» **Instructions for the task**
Would you quote the material below in full and unchanged?

» **Dataset extract**
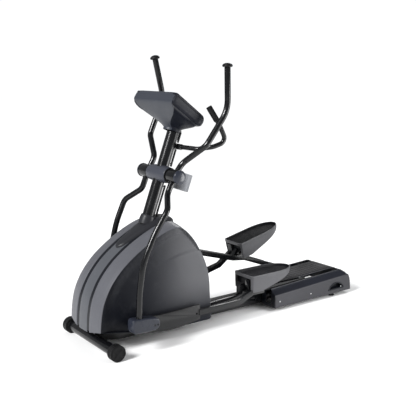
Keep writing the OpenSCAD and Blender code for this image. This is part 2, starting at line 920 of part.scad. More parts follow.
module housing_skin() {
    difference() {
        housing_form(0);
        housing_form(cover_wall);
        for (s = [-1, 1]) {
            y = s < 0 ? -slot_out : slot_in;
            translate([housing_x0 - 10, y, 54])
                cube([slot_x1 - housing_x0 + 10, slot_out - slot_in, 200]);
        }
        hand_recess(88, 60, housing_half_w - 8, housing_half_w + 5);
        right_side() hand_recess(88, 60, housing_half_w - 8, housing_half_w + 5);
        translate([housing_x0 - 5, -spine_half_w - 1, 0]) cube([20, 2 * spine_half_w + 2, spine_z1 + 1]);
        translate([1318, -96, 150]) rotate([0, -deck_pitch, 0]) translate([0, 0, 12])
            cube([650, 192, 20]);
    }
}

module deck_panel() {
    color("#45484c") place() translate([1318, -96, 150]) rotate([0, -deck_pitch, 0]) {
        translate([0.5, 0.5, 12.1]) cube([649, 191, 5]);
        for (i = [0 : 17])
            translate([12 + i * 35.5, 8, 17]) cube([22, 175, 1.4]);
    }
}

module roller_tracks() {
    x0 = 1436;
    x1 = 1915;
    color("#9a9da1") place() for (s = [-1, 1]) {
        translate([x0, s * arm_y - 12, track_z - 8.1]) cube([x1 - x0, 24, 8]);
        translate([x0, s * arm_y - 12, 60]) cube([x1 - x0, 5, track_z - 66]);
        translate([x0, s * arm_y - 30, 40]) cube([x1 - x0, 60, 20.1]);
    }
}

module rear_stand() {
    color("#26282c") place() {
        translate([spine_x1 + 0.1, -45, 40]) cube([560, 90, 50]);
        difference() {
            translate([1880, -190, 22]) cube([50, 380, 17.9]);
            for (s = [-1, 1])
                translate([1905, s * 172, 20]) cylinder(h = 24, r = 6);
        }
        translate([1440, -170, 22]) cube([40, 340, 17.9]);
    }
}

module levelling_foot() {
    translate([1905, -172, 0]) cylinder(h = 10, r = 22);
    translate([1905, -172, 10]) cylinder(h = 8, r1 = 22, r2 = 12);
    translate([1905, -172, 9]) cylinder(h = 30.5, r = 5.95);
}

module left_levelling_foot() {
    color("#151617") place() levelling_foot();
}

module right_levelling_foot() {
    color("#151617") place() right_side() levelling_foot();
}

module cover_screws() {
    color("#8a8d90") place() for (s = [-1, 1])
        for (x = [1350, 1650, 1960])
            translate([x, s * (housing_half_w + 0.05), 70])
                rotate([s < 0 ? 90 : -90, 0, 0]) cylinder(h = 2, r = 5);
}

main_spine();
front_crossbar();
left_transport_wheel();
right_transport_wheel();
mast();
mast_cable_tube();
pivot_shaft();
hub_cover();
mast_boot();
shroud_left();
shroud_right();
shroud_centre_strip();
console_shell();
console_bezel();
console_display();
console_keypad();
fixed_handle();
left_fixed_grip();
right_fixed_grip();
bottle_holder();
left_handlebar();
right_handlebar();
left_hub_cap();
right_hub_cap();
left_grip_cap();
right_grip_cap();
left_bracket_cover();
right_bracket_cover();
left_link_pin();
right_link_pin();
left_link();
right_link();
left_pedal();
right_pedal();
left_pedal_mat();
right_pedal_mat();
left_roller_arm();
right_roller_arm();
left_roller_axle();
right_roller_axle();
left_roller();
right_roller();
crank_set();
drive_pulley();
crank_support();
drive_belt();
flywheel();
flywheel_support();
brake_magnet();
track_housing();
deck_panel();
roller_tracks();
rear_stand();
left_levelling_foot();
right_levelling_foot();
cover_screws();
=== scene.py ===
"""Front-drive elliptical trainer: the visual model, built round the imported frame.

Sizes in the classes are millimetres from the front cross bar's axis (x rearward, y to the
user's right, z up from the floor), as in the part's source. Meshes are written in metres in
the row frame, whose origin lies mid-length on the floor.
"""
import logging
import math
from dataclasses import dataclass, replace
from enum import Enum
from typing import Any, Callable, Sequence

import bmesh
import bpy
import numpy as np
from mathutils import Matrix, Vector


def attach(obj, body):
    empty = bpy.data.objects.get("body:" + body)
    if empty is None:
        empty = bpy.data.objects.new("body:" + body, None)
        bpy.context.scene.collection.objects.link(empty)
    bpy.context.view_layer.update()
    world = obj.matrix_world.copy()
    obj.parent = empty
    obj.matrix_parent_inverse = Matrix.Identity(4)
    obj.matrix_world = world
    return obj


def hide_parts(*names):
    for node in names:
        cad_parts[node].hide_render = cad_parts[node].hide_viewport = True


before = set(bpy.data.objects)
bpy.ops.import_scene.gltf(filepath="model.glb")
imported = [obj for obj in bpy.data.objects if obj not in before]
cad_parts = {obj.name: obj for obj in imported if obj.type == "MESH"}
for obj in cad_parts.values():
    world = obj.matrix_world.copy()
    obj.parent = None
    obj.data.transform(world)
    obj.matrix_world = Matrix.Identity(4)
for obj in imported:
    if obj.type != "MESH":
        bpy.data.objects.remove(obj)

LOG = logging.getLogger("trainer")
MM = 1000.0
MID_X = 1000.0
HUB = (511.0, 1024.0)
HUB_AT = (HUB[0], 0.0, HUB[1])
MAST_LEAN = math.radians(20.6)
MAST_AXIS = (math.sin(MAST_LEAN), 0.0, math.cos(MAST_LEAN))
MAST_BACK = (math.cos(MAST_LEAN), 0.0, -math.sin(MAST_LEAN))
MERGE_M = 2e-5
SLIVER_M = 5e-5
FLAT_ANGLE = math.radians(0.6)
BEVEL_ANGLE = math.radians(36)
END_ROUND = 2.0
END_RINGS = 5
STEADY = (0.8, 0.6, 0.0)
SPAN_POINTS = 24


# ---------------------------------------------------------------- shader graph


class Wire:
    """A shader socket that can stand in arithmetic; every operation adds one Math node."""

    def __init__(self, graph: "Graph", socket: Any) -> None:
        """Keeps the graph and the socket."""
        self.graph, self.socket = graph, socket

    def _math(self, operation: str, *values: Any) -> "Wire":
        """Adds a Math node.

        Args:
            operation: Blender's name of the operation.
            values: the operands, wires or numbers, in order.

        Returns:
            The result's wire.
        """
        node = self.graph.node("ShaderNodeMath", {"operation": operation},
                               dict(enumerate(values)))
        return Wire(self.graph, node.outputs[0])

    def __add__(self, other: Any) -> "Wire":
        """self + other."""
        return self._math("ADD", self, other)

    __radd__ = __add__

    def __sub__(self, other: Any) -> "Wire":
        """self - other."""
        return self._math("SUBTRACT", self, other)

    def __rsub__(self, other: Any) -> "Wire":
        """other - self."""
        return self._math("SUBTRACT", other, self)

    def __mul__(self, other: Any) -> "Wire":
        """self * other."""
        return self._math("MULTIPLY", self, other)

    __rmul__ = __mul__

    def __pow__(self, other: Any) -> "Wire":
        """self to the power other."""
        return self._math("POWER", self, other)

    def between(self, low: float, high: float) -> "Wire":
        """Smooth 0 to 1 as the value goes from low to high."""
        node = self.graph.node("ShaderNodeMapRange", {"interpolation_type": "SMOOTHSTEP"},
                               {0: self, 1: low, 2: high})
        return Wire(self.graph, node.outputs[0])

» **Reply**
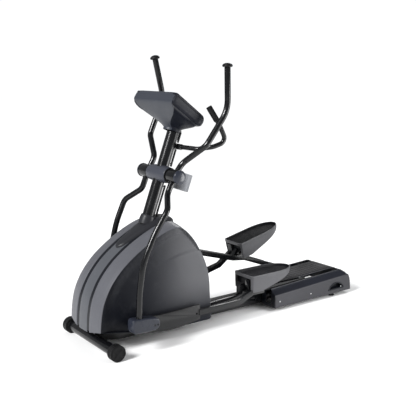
Keep writing the OpenSCAD and Blender code for this image. This is part 2, starting at line 920 of part.scad. More parts follow.
module housing_skin() {
    difference() {
        housing_form(0);
        housing_form(cover_wall);
        for (s = [-1, 1]) {
            y = s < 0 ? -slot_out : slot_in;
            translate([housing_x0 - 10, y, 54])
                cube([slot_x1 - housing_x0 + 10, slot_out - slot_in, 200]);
        }
        hand_recess(88, 60, housing_half_w - 8, housing_half_w + 5);
        right_side() hand_recess(88, 60, housing_half_w - 8, housing_half_w + 5);
        translate([housing_x0 - 5, -spine_half_w - 1, 0]) cube([20, 2 * spine_half_w + 2, spine_z1 + 1]);
        translate([1318, -96, 150]) rotate([0, -deck_pitch, 0]) translate([0, 0, 12])
            cube([650, 192, 20]);
    }
}

module deck_panel() {
    color("#45484c") place() translate([1318, -96, 150]) rotate([0, -deck_pitch, 0]) {
        translate([0.5, 0.5, 12.1]) cube([649, 191, 5]);
        for (i = [0 : 17])
            translate([12 + i * 35.5, 8, 17]) cube([22, 175, 1.4]);
    }
}

module roller_tracks() {
    x0 = 1436;
    x1 = 1915;
    color("#9a9da1") place() for (s = [-1, 1]) {
        translate([x0, s * arm_y - 12, track_z - 8.1]) cube([x1 - x0, 24, 8]);
        translate([x0, s * arm_y - 12, 60]) cube([x1 - x0, 5, track_z - 66]);
        translate([x0, s * arm_y - 30, 40]) cube([x1 - x0, 60, 20.1]);
    }
}

module rear_stand() {
    color("#26282c") place() {
        translate([spine_x1 + 0.1, -45, 40]) cube([560, 90, 50]);
        difference() {
            translate([1880, -190, 22]) cube([50, 380, 17.9]);
            for (s = [-1, 1])
                translate([1905, s * 172, 20]) cylinder(h = 24, r = 6);
        }
        translate([1440, -170, 22]) cube([40, 340, 17.9]);
    }
}

module levelling_foot() {
    translate([1905, -172, 0]) cylinder(h = 10, r = 22);
    translate([1905, -172, 10]) cylinder(h = 8, r1 = 22, r2 = 12);
    translate([1905, -172, 9]) cylinder(h = 30.5, r = 5.95);
}

module left_levelling_foot() {
    color("#151617") place() levelling_foot();
}

module right_levelling_foot() {
    color("#151617") place() right_side() levelling_foot();
}

module cover_screws() {
    color("#8a8d90") place() for (s = [-1, 1])
        for (x = [1350, 1650, 1960])
            translate([x, s * (housing_half_w + 0.05), 70])
                rotate([s < 0 ? 90 : -90, 0, 0]) cylinder(h = 2, r = 5);
}

main_spine();
front_crossbar();
left_transport_wheel();
right_transport_wheel();
mast();
mast_cable_tube();
pivot_shaft();
hub_cover();
mast_boot();
shroud_left();
shroud_right();
shroud_centre_strip();
console_shell();
console_bezel();
console_display();
console_keypad();
fixed_handle();
left_fixed_grip();
right_fixed_grip();
bottle_holder();
left_handlebar();
right_handlebar();
left_hub_cap();
right_hub_cap();
left_grip_cap();
right_grip_cap();
left_bracket_cover();
right_bracket_cover();
left_link_pin();
right_link_pin();
left_link();
right_link();
left_pedal();
right_pedal();
left_pedal_mat();
right_pedal_mat();
left_roller_arm();
right_roller_arm();
left_roller_axle();
right_roller_axle();
left_roller();
right_roller();
crank_set();
drive_pulley();
crank_support();
drive_belt();
flywheel();
flywheel_support();
brake_magnet();
track_housing();
deck_panel();
roller_tracks();
rear_stand();
left_levelling_foot();
right_levelling_foot();
cover_screws();
=== scene.py ===
"""Front-drive elliptical trainer: the visual model, built round the imported frame.

Sizes in the classes are millimetres from the front cross bar's axis (x rearward, y to the
user's right, z up from the floor), as in the part's source. Meshes are written in metres in
the row frame, whose origin lies mid-length on the floor.
"""
import logging
import math
from dataclasses import dataclass, replace
from enum import Enum
from typing import Any, Callable, Sequence

import bmesh
import bpy
import numpy as np
from mathutils import Matrix, Vector


def attach(obj, body):
    empty = bpy.data.objects.get("body:" + body)
    if empty is None:
        empty = bpy.data.objects.new("body:" + body, None)
        bpy.context.scene.collection.objects.link(empty)
    bpy.context.view_layer.update()
    world = obj.matrix_world.copy()
    obj.parent = empty
    obj.matrix_parent_inverse = Matrix.Identity(4)
    obj.matrix_world = world
    return obj


def hide_parts(*names):
    for node in names:
        cad_parts[node].hide_render = cad_parts[node].hide_viewport = True


before = set(bpy.data.objects)
bpy.ops.import_scene.gltf(filepath="model.glb")
imported = [obj for obj in bpy.data.objects if obj not in before]
cad_parts = {obj.name: obj for obj in imported if obj.type == "MESH"}
for obj in cad_parts.values():
    world = obj.matrix_world.copy()
    obj.parent = None
    obj.data.transform(world)
    obj.matrix_world = Matrix.Identity(4)
for obj in imported:
    if obj.type != "MESH":
        bpy.data.objects.remove(obj)

LOG = logging.getLogger("trainer")
MM = 1000.0
MID_X = 1000.0
HUB = (511.0, 1024.0)
HUB_AT = (HUB[0], 0.0, HUB[1])
MAST_LEAN = math.radians(20.6)
MAST_AXIS = (math.sin(MAST_LEAN), 0.0, math.cos(MAST_LEAN))
MAST_BACK = (math.cos(MAST_LEAN), 0.0, -math.sin(MAST_LEAN))
MERGE_M = 2e-5
SLIVER_M = 5e-5
FLAT_ANGLE = math.radians(0.6)
BEVEL_ANGLE = math.radians(36)
END_ROUND = 2.0
END_RINGS = 5
STEADY = (0.8, 0.6, 0.0)
SPAN_POINTS = 24


# ---------------------------------------------------------------- shader graph


class Wire:
    """A shader socket that can stand in arithmetic; every operation adds one Math node."""

    def __init__(self, graph: "Graph", socket: Any) -> None:
        """Keeps the graph and the socket."""
        self.graph, self.socket = graph, socket

    def _math(self, operation: str, *values: Any) -> "Wire":
        """Adds a Math node.

        Args:
            operation: Blender's name of the operation.
            values: the operands, wires or numbers, in order.

        Returns:
            The result's wire.
        """
        node = self.graph.node("ShaderNodeMath", {"operation": operation},
                               dict(enumerate(values)))
        return Wire(self.graph, node.outputs[0])

    def __add__(self, other: Any) -> "Wire":
        """self + other."""
        return self._math("ADD", self, other)

    __radd__ = __add__

    def __sub__(self, other: Any) -> "Wire":
        """self - other."""
        return self._math("SUBTRACT", self, other)

    def __rsub__(self, other: Any) -> "Wire":
        """other - self."""
        return self._math("SUBTRACT", other, self)

    def __mul__(self, other: Any) -> "Wire":
        """self * other."""
        return self._math("MULTIPLY", self, other)

    __rmul__ = __mul__

    def __pow__(self, other: Any) -> "Wire":
        """self to the power other."""
        return self._math("POWER", self, other)

    def between(self, low: float, high: float) -> "Wire":
        """Smooth 0 to 1 as the value goes from low to high."""
        node = self.graph.node("ShaderNodeMapRange", {"interpolation_type": "SMOOTHSTEP"},
                               {0: self, 1: low, 2: high})
        return Wire(self.graph, node.outputs[0])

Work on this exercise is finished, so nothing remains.